## Task brief
Print exactly what the entries say, line by line, from the first line down to the one with "flat sawn face.", inclusive.

— Begin Given data —

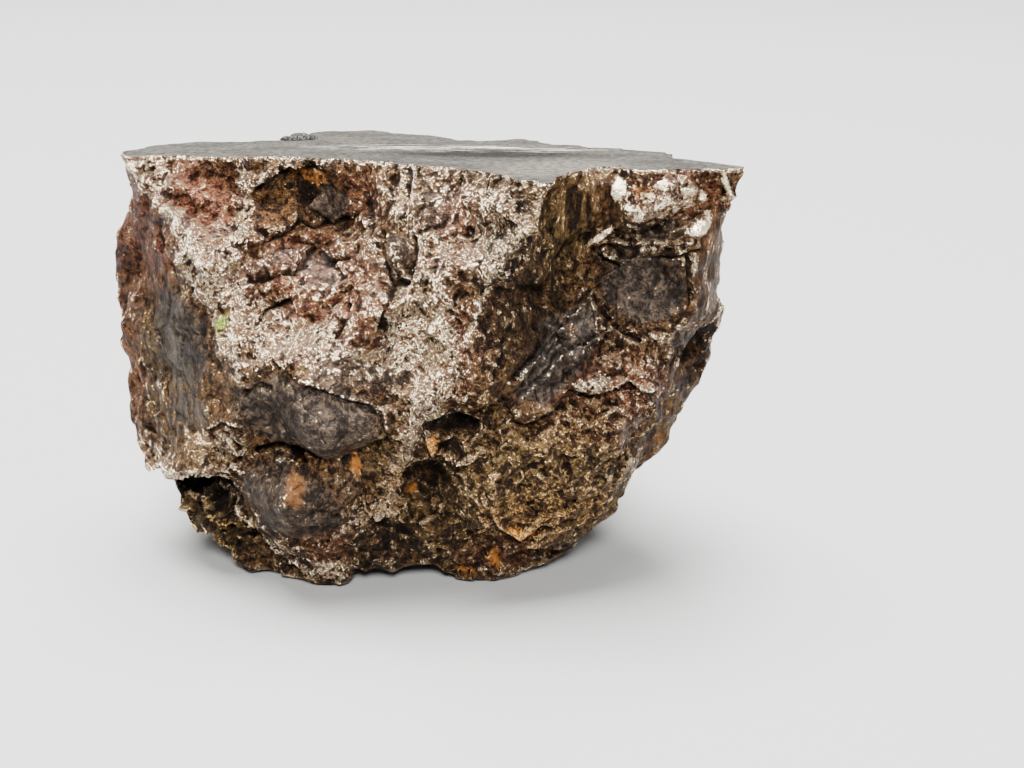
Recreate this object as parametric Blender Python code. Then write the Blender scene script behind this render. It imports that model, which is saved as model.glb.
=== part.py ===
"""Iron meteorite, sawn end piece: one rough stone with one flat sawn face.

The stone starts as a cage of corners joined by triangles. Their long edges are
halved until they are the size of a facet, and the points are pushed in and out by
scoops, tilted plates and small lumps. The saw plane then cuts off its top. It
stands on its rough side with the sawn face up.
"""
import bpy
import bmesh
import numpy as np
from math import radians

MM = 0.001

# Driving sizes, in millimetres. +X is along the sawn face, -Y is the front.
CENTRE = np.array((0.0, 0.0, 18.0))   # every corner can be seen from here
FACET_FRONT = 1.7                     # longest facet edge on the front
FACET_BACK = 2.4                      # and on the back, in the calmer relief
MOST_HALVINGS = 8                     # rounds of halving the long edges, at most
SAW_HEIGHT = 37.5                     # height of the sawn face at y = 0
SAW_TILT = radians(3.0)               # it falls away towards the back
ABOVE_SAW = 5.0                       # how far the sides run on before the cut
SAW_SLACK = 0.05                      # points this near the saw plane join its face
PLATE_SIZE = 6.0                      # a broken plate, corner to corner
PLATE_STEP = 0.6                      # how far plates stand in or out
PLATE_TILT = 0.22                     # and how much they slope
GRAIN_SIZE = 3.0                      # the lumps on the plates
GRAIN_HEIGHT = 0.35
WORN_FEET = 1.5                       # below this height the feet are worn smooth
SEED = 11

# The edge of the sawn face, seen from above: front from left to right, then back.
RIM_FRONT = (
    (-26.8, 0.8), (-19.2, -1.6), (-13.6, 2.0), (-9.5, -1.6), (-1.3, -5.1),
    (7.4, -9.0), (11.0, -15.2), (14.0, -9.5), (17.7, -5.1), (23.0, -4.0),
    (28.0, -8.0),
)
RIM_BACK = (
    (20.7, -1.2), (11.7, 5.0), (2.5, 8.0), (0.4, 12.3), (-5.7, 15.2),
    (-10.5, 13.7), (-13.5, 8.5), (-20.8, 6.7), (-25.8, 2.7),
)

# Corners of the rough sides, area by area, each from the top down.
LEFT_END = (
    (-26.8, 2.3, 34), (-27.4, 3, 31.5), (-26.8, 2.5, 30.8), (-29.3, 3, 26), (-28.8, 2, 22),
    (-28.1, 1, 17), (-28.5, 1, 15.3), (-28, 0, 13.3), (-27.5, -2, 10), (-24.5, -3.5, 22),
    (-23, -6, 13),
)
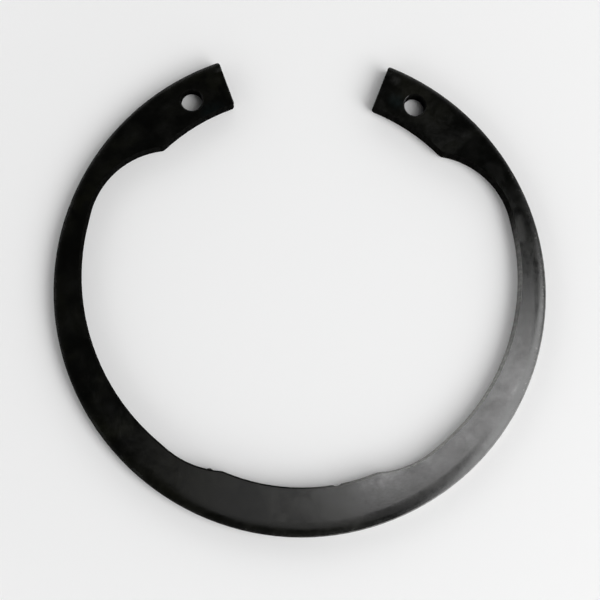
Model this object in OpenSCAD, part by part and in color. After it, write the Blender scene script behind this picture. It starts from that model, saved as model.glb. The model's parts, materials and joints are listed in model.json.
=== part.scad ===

— End Given data —

## Complete response
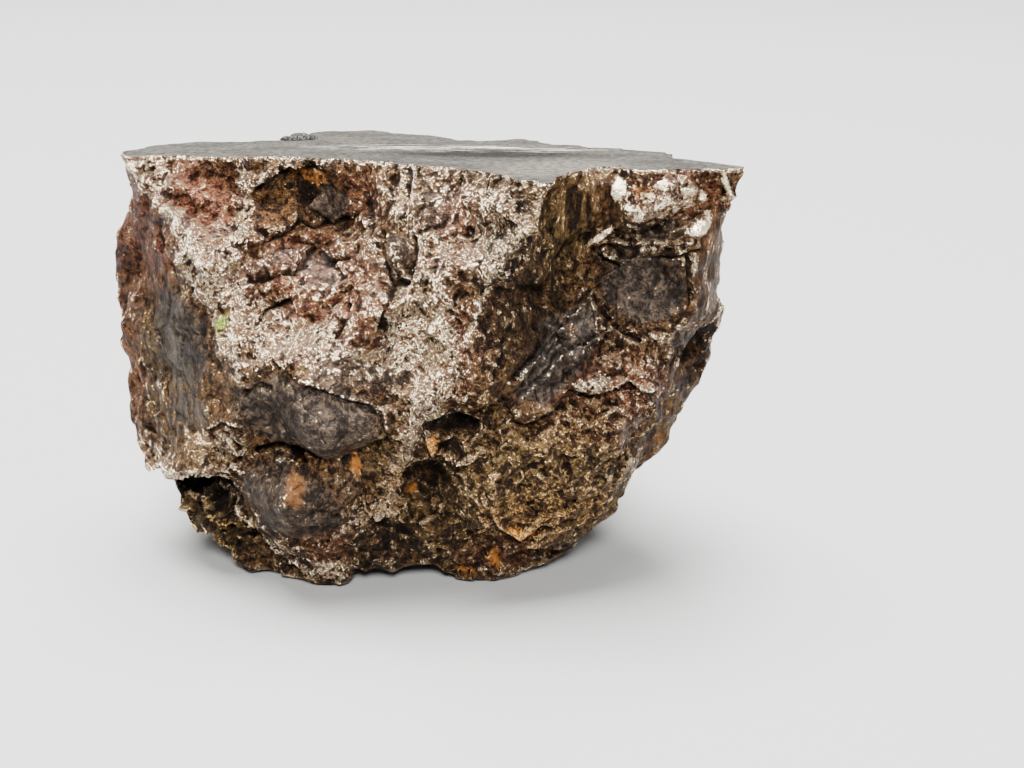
Recreate this object as parametric Blender Python code. Then write the Blender scene script behind this render. It imports that model, which is saved as model.glb.
=== part.py ===
"""Iron meteorite, sawn end piece: one rough stone with one flat sawn face.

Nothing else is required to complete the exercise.